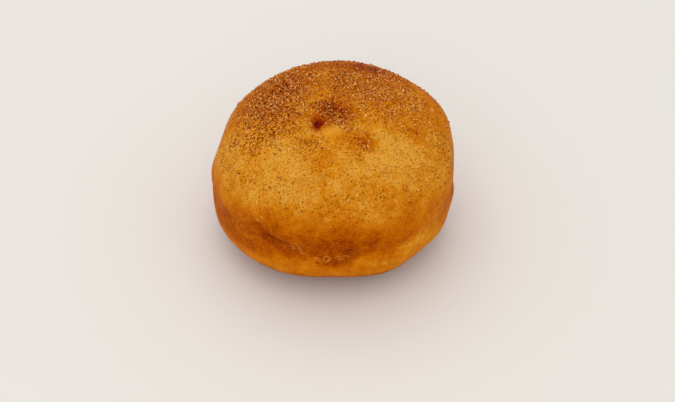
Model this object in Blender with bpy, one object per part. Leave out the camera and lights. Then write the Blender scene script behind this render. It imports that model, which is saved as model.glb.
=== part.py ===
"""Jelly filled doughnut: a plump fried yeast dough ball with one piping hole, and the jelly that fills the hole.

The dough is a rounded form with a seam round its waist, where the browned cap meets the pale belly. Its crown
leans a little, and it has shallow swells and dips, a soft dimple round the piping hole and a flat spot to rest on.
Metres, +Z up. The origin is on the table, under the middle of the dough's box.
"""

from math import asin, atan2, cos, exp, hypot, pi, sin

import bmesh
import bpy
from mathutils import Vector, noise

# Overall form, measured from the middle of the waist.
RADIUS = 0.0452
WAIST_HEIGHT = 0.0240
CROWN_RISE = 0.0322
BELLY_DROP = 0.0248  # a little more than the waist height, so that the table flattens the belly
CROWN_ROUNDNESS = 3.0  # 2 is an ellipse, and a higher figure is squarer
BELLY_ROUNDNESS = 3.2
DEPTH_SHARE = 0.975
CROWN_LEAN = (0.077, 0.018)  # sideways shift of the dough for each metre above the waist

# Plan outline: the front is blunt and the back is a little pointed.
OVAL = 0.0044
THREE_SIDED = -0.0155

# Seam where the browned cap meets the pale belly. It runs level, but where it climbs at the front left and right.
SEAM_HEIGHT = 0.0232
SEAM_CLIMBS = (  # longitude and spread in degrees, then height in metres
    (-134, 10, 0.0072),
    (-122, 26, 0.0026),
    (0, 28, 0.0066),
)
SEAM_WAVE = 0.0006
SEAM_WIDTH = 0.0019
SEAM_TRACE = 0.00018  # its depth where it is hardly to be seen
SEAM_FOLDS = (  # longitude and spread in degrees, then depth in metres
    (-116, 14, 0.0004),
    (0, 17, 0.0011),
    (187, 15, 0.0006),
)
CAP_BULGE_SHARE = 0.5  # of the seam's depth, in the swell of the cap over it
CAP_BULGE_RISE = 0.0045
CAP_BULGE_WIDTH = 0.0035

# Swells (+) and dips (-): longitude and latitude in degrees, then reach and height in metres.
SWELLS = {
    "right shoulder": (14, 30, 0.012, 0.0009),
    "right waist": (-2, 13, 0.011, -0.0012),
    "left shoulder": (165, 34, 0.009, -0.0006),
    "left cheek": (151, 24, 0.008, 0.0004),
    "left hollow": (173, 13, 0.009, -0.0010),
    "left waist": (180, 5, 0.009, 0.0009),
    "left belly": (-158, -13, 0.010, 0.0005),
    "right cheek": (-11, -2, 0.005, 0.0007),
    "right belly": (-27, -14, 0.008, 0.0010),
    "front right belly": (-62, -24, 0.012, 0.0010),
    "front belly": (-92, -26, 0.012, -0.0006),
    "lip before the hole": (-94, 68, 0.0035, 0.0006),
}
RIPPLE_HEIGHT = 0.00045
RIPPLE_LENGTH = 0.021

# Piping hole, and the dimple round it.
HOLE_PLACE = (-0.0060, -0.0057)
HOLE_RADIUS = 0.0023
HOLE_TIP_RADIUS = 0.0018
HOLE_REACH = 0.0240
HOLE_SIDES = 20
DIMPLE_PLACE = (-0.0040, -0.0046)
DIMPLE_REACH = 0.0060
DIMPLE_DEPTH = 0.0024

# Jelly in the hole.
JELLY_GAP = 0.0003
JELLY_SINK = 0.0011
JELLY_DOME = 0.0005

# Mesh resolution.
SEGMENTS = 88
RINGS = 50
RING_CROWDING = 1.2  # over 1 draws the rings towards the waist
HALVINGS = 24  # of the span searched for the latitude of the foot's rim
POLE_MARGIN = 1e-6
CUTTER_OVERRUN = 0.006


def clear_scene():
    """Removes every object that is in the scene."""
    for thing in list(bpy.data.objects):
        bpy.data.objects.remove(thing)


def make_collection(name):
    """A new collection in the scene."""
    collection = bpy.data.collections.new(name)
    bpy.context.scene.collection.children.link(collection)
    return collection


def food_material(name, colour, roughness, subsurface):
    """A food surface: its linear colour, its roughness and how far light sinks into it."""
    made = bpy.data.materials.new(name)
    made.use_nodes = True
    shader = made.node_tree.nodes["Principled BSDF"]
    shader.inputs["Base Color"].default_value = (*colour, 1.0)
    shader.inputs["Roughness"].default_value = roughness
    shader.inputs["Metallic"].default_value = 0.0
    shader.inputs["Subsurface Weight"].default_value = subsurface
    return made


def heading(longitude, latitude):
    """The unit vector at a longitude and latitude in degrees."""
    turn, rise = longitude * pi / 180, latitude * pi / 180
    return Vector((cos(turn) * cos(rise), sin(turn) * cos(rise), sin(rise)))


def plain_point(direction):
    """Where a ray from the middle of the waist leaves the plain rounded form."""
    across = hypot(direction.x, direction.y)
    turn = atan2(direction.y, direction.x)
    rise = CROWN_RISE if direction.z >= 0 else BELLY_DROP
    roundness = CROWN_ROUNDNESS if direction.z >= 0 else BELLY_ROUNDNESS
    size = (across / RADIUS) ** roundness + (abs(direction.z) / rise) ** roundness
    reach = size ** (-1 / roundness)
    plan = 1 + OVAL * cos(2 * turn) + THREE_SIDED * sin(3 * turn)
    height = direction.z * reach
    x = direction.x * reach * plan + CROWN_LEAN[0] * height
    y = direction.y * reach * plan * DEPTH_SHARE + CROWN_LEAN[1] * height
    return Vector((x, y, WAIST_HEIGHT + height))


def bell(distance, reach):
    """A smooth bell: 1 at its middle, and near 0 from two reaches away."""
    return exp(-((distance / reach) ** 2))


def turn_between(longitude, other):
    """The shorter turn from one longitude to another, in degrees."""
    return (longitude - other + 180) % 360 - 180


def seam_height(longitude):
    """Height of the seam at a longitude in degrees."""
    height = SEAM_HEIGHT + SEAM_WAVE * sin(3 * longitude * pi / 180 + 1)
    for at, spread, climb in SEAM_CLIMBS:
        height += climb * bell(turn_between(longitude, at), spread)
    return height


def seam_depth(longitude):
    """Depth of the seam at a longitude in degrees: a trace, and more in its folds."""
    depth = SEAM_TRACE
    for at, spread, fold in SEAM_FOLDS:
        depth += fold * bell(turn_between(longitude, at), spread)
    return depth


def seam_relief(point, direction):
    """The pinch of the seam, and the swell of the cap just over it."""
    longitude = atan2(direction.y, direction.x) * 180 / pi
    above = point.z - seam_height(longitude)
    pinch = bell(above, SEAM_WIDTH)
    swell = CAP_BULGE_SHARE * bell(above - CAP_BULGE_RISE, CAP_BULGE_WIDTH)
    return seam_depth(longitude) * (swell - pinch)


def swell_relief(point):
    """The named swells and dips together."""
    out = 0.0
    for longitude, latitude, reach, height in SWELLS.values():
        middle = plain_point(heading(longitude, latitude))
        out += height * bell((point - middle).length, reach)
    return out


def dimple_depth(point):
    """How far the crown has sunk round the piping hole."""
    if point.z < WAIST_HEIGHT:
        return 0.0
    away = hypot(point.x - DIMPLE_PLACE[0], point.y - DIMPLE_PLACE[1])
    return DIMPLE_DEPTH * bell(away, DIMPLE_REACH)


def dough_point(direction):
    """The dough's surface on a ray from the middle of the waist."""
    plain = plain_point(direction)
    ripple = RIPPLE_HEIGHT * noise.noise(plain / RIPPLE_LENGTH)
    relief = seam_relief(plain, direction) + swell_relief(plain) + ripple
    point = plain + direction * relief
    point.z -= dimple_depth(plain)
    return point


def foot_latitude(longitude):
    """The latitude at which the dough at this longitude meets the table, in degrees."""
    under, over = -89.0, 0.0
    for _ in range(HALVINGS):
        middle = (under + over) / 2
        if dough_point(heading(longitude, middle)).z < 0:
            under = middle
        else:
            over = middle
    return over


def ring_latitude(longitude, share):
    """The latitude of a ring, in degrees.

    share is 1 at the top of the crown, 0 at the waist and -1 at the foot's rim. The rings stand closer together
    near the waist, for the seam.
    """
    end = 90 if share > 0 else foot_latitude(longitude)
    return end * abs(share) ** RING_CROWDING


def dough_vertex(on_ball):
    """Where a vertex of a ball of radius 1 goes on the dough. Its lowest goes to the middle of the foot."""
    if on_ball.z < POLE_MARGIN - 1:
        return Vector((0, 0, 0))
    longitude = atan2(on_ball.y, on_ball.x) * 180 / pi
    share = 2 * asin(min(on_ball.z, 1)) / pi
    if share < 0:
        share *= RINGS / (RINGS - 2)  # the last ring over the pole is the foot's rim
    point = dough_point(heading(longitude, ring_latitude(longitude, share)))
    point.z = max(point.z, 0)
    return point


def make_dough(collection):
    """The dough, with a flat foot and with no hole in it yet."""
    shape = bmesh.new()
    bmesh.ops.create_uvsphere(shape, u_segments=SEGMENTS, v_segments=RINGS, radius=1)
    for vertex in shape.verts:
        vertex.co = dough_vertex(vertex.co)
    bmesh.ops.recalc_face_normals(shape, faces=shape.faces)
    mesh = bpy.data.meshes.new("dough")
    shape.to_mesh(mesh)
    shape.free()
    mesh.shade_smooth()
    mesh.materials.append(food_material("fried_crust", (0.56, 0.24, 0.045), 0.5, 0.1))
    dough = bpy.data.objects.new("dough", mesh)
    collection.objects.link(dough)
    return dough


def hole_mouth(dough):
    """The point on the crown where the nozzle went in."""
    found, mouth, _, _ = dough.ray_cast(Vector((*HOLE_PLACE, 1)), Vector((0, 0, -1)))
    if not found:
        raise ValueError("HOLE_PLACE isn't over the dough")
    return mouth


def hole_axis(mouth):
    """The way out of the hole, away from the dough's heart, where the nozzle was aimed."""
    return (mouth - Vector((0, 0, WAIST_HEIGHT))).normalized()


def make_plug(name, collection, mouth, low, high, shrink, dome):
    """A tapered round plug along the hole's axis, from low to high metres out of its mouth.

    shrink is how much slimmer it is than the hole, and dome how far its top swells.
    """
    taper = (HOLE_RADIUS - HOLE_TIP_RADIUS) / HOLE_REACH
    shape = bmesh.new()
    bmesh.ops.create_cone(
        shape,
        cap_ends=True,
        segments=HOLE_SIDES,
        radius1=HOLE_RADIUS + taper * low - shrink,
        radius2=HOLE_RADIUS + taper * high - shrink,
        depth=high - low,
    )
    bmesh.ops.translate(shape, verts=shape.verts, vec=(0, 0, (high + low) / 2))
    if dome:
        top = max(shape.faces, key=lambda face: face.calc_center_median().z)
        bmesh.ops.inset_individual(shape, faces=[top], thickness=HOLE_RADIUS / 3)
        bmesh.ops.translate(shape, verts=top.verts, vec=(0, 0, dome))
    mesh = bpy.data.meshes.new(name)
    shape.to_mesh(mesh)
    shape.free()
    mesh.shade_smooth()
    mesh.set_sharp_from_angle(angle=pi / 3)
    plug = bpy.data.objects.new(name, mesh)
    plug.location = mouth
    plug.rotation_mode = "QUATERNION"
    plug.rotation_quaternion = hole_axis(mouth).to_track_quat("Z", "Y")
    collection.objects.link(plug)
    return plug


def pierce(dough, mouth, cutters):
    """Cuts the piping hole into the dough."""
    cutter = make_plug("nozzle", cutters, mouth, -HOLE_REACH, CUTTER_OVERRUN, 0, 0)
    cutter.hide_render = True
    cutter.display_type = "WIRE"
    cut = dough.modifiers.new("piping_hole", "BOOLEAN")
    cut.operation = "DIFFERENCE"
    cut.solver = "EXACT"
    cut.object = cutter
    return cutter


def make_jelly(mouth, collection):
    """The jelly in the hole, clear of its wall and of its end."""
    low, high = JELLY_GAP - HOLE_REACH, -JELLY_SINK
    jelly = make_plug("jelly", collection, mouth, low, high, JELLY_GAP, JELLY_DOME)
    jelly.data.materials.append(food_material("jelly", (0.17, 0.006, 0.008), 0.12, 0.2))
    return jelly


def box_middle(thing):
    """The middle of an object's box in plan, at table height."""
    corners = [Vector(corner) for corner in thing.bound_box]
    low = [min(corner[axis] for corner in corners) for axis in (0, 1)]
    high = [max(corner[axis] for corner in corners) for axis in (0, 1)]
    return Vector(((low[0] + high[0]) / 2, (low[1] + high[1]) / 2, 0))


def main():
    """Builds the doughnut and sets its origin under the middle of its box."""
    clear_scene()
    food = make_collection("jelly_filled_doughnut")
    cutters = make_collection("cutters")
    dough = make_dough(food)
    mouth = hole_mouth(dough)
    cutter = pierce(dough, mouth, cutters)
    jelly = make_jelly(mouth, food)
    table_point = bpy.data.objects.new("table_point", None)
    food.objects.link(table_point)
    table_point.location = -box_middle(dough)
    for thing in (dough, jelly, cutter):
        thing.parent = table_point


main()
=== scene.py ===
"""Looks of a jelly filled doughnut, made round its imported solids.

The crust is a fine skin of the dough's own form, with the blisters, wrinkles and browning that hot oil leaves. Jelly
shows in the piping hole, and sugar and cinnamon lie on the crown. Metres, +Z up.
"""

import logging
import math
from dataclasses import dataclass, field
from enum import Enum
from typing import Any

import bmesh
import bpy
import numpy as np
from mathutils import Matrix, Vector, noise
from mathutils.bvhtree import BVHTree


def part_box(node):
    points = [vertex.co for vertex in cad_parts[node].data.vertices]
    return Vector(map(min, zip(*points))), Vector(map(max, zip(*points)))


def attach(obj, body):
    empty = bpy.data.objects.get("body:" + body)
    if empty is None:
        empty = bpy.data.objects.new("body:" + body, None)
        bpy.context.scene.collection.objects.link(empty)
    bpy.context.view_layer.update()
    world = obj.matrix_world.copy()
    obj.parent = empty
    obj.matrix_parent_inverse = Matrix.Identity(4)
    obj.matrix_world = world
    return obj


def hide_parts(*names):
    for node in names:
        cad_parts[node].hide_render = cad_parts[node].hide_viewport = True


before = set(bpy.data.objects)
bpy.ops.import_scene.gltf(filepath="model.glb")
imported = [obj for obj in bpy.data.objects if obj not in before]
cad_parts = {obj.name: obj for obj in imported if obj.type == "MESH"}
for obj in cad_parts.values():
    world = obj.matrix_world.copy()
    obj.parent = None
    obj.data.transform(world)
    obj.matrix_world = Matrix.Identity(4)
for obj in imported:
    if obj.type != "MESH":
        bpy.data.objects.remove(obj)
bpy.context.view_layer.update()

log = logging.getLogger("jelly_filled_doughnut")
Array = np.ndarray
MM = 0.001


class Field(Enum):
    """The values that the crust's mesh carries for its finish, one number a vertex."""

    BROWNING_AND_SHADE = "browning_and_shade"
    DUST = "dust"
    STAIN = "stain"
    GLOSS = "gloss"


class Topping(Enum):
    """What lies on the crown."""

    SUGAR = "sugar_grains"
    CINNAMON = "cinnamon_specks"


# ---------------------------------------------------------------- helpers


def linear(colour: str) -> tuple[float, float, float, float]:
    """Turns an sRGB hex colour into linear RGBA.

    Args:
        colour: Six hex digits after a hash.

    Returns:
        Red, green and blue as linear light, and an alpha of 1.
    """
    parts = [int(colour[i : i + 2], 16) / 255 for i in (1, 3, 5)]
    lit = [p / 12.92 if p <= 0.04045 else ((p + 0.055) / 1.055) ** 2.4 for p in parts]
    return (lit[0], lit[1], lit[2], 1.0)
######
» **Directions**: Exactly and only the lines from the line that contains "high = [max(corner[axis]" through the line that contains "obj.parent = None" are to be repeated as they stand.

» **Task response**:
    high = [max(corner[axis] for corner in corners) for axis in (0, 1)]
    return Vector(((low[0] + high[0]) / 2, (low[1] + high[1]) / 2, 0))


def main():
    """Builds the doughnut and sets its origin under the middle of its box."""
    clear_scene()
    food = make_collection("jelly_filled_doughnut")
    cutters = make_collection("cutters")
    dough = make_dough(food)
    mouth = hole_mouth(dough)
    cutter = pierce(dough, mouth, cutters)
    jelly = make_jelly(mouth, food)
    table_point = bpy.data.objects.new("table_point", None)
    food.objects.link(table_point)
    table_point.location = -box_middle(dough)
    for thing in (dough, jelly, cutter):
        thing.parent = table_point


main()
=== scene.py ===
"""Looks of a jelly filled doughnut, made round its imported solids.

The crust is a fine skin of the dough's own form, with the blisters, wrinkles and browning that hot oil leaves. Jelly
shows in the piping hole, and sugar and cinnamon lie on the crown. Metres, +Z up.
"""

import logging
import math
from dataclasses import dataclass, field
from enum import Enum
from typing import Any

import bmesh
import bpy
import numpy as np
from mathutils import Matrix, Vector, noise
from mathutils.bvhtree import BVHTree


def part_box(node):
    points = [vertex.co for vertex in cad_parts[node].data.vertices]
    return Vector(map(min, zip(*points))), Vector(map(max, zip(*points)))


def attach(obj, body):
    empty = bpy.data.objects.get("body:" + body)
    if empty is None:
        empty = bpy.data.objects.new("body:" + body, None)
        bpy.context.scene.collection.objects.link(empty)
    bpy.context.view_layer.update()
    world = obj.matrix_world.copy()
    obj.parent = empty
    obj.matrix_parent_inverse = Matrix.Identity(4)
    obj.matrix_world = world
    return obj


def hide_parts(*names):
    for node in names:
        cad_parts[node].hide_render = cad_parts[node].hide_viewport = True


before = set(bpy.data.objects)
bpy.ops.import_scene.gltf(filepath="model.glb")
imported = [obj for obj in bpy.data.objects if obj not in before]
cad_parts = {obj.name: obj for obj in imported if obj.type == "MESH"}
for obj in cad_parts.values():
    world = obj.matrix_world.copy()
    obj.parent = None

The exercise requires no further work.